Sure, there are some things for which you need the raw processing power or sheer storage space but once again, nothing a small or medium sized business would need. Unless of course, you are in the business of crunching numbers or data collection but even then, you're much better off doing it the Google way than keeping IBM happy. Well, IBM is certainly not happy at the moment with how things are going in the almost free world of Linux/Apache/MySQL/PHP (LAMP). Obviously, if any group of moderately skilled programmers can put together an entire database application that works over the Internet, requires minimal hardware specs., and is customized to do everything a business needs, then nobody's going to buy DB2. Sure, it' may have features that no open source database currently has but if the LAMP-style alternative meet 95% of the business' needs, why not use it instead?

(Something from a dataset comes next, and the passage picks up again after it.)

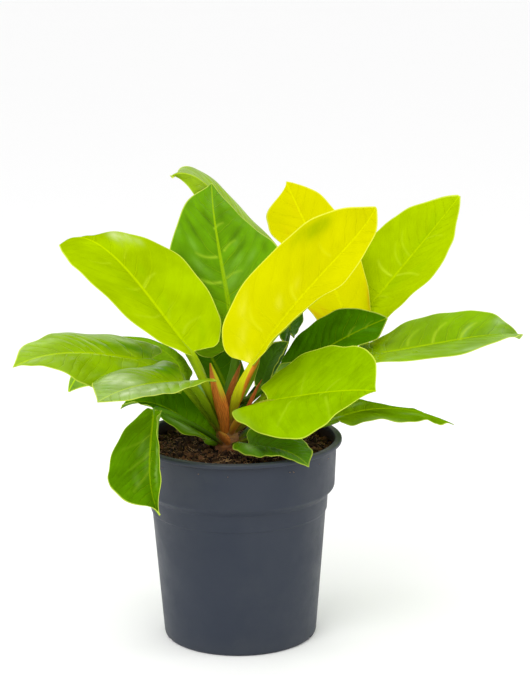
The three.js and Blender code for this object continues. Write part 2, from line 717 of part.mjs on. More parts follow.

The debate is obviously not this clear-cut. The folks in the big-database-big-server camp throw around buzzwords like 'Scalable' and 'Enterprise-ready' to look down upon the grassroot developers who use free and open-source tools to make applications. Sounds pretty much like the neverending battle between the big corporations and the dirty hippies; you don't want to end up on either end actually. Obviously, an Access database connected to a web-frontend is NOT scalable and neither is a non-normalized MySQL or PostgreSQL database. However, when designed well, PostgreSQL can power large companies relatively cheaper than its commercial counterparts.

So what exactly is 'scalable' you ask? Scalable is simply a measure of whether a given system can be customized to support magnitudes more of load than when it was designed for. This web server can support about five hundred users before it heats up - it cannot support 100,000 concurrent users at the moment no matter how much RAM I add. But does that mean it's not scalable? Certainly not. All I need is a load-balancing setup in the front that passes on the queries to a cluster of database servers in the back, that can be read by as many web servers as I can afford to hook them up with. Give me ten grand or so and this website can easily survive a major Slashdotting or a good Farking. The LAMP setup is most certainly scalable as explained here.

However, nothing is perfect and neither is the LAMP-style setup. (When I say LAMP-style, I mean you can replace MySQL with PostgreSQL or Firebird, PHP with Python or Ruby etc.) There are a lot of things that aren't as yet possible in Linux or Windows and can only be found in the big IBM, HP, or Sun servers. Many of the largest computers meet stringent DoD security requirements and have reached maturity after being fine-tuned for decades at the cost of billions. It is foolish to claim that an operating system designed a mere decade ago can absolutely outperform something that the smartest minds in the NASA/DoD/NSA worked on for three times as long. Of course, the big servers have a place and are definitely worth the expense when you need to make sure that trillions of dollars of stock exchange transactions happen flawlessly every day or that the power-supply for ten states is monitored and maintained without downtime.

But you don't need a $100k server to provide fifty users with Groupware (i.e. project management, budgeting, accounting, email, document management etc.) For that, there is LAMP and tons of free alternatives. And the greatest thing about the scalability of LAMP-style platforms is that when you need to go from 50 to 500 to 5,000 to 50,000 users, the costs increase arithmetically, not geometrically and definitely not exponentially.